Sunday, March 31, 2019

Isaiah 43.16-21: Imperceivable

I am about to do a new thing; now it springs forth, do you not perceive it? So God asks through the prophet Isaiah (Isaiah 43:16-21). And the answer is, "Sometimes."

Sometimes God's "new thing" is as obvious as the Armory Show of 1913. The Armory Show, officially the International Exhibition of Modern Art, shocked the country when it opened in New York at the 69th Regiment Armory. Designed to introduce American audiences - who were used to Rembrandts and Raphaels - to the most contemporary art, the Armory show indeed attracted many visitors.
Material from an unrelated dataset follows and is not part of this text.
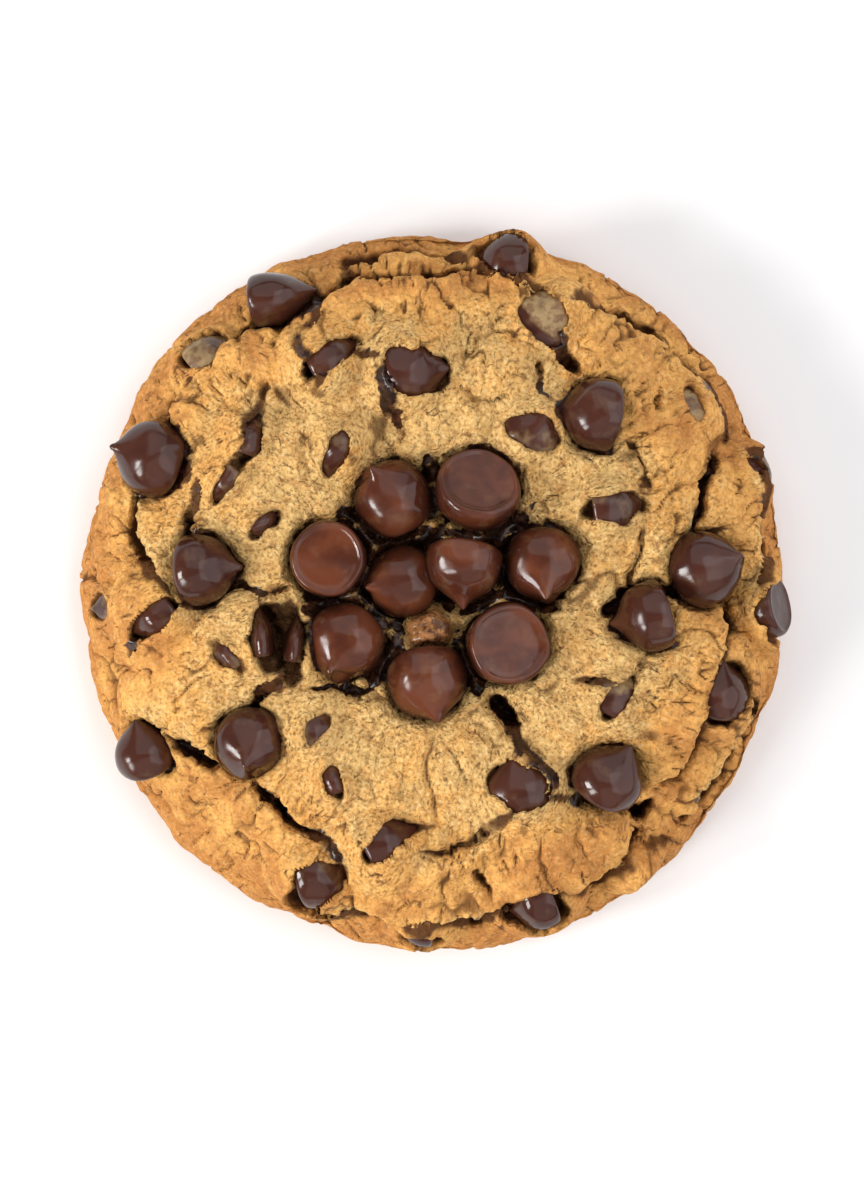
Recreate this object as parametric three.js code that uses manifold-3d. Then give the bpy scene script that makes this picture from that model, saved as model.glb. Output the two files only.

More than 200,000 ticket-holders were willing to stand in long lines to see the work. 

What those exhibition-goers saw was so unlike what had come before that everyone had an opinion. Harriet Monroe defended the show and the artists, writing, "In a profound sense these radical artists are right. They represent a search for new beauty, impatience with formulae, a reaching out toward the inexpressible, a longing for new versions of truth observed." By contrast, a critic for the New York Times described the Marcel Duchamp painting below as looking like "an explosion in a shingle factory." That this was a new thing was perceived, to be sure. 
Marcel Duchamp. Nude Descending a Staircase No. 2. 1912. Philadelphia Museum of Art.
Impressionism seems to have been a "thing" as new as the Armory Show was. Monet's painting below, Impression: Sunrise, was the work that gave the movement its name. And the name wasn't particularly flattering. A critic, upon seeing both Monet's painting and the show in which it was first exhibited, wrote that all the paintings were "just impressions." This oh-so-new thing was not well-received by the wider public.
Claude Monet. Impression: Sunrise. 1872. Paris: Musee Marmottan.
But what if this oh-so-new thing really wasn't as new as we think. The Impressionists were influenced by the work of English artist J.M.W. Turner. Turner's work uses the brightened palette and broken brushstrokes for which the Impressionists are known. The painting detail below is every bit as impressionistic as the French painters' work was, but Turner was painting decades before the Impressionists. Or what about the Spanish artist Goya? In his Milkmaid of Bordeaux, his technique is easily characterized as "Impressionistic." And look at when that painting was done.
J.M.W. Turner. Rain, Steam, and Speed (detail). 1844. London: National Gallery. 

Goya. The Milkmaid of Bordeaux (La Lechera de Burdeos). 1827. Madrid: Museo del Prado.
A new thing that springs you perceive it? Sometimes yes. Sometimes that new art thing is as big and bold as you please and you really couldn't miss it if you tried. But sometimes the changes can only be seen in retrospect. You think nothing is changing, but all of a sudden you look back and understand the change was coming all along.